Identifying Strategies (Not Tactics) that Impact Business Objectives
We all know that revenue growth is a crucial part of any business. But how can we create a strategy and make an impact on something that feels so far from the work our team is doing day-to-day?
What if I told you it’s not that far from some of the work that’s already being done? Chances are, marketing is already executing tactics that affect strategies that impact these results — but we’ve all just been thinking about it wrong. We’re starting with tactics rather than focusing on the goals we’re trying to achieve and aligning our strategies with those.
But how can marketers quickly identify the right strategies that can have an impact on their e-commerce business? Benchmark marketing is a great way to identify KPIs and strategies other successful business in the e-commerce space are tracking and executing on.
This allows you to identify opportunities — things you aren’t doing and things you could improve on — to create a more business-focused marketing strategy.
The image above shows a benchmark report form Benchmarketing.io for Revenue Growth Strategies for e-commerce clothing stores.
In the image above, you can see the top strategies e-commerce marketers in the clothing sector are using to grow their revenue. If revenue is something your company wants to increase (which it is), you should consider using these strategies to impact the bottom line.

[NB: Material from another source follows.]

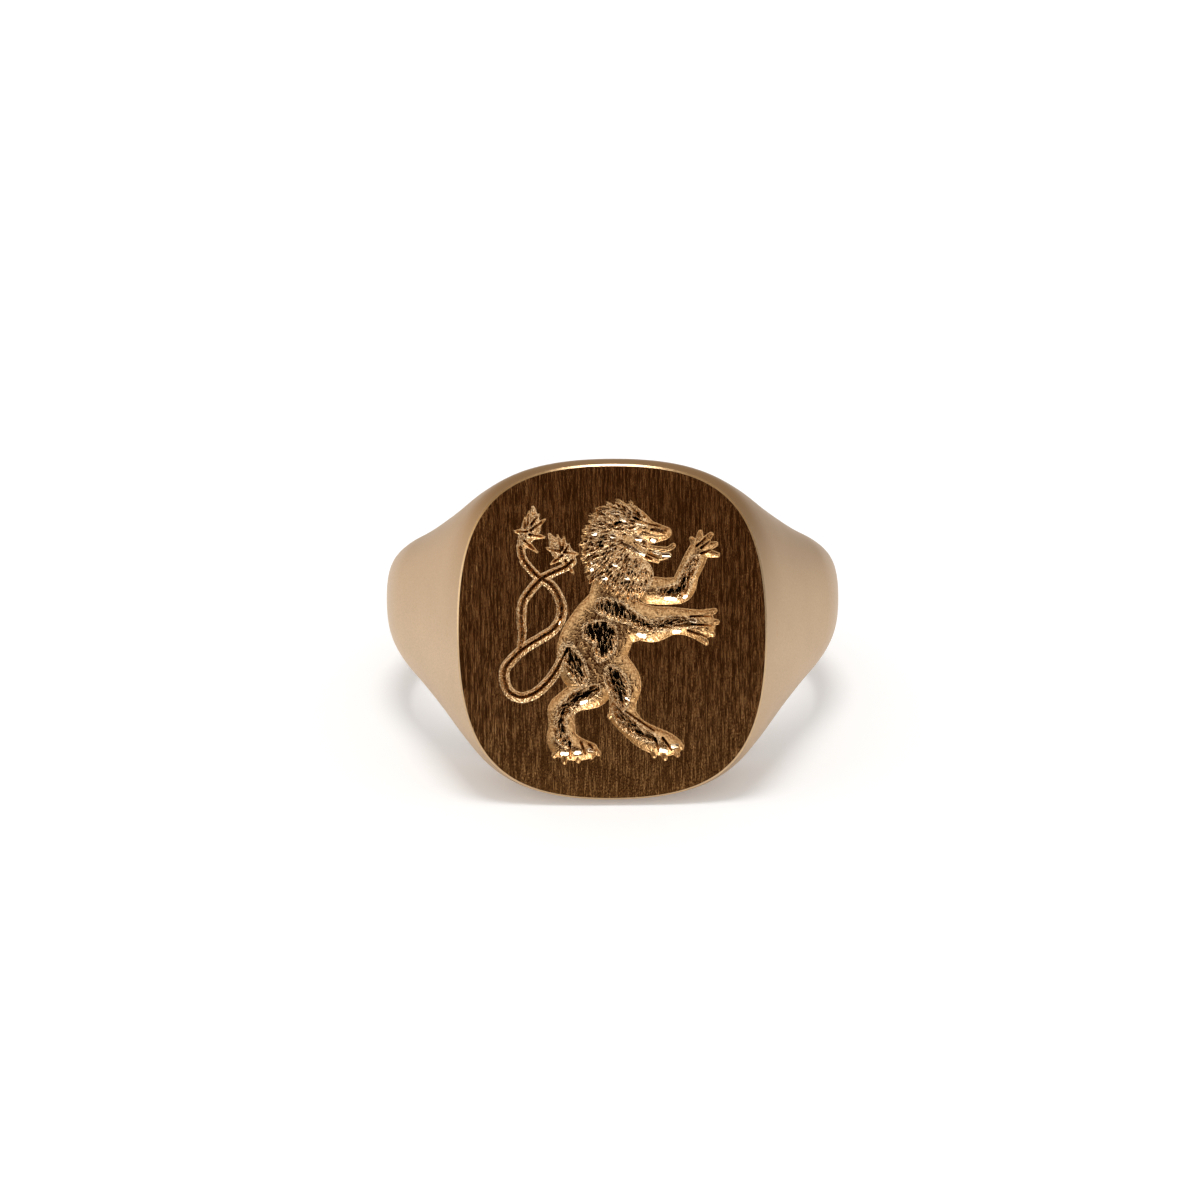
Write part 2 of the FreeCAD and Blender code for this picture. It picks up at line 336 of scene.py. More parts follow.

Making the CMO a Crucial Part of the C-Suite
Just by shifting your focus to align more with the CEO’s business objectives, you’ll already be setting yourself up for success. Alignment is a key factor in becoming a strategic asset to the business.
Too often, marketing leaders come into a company looking to prove themselves with grandiose strategies and marketing plans that don’t take into account the overall business goals.
By stepping back and aligning to company goals and then planning out your strategy, you’ll be setting your department up for success by focusing on growing revenue and your customer base which will have a great impact on the company.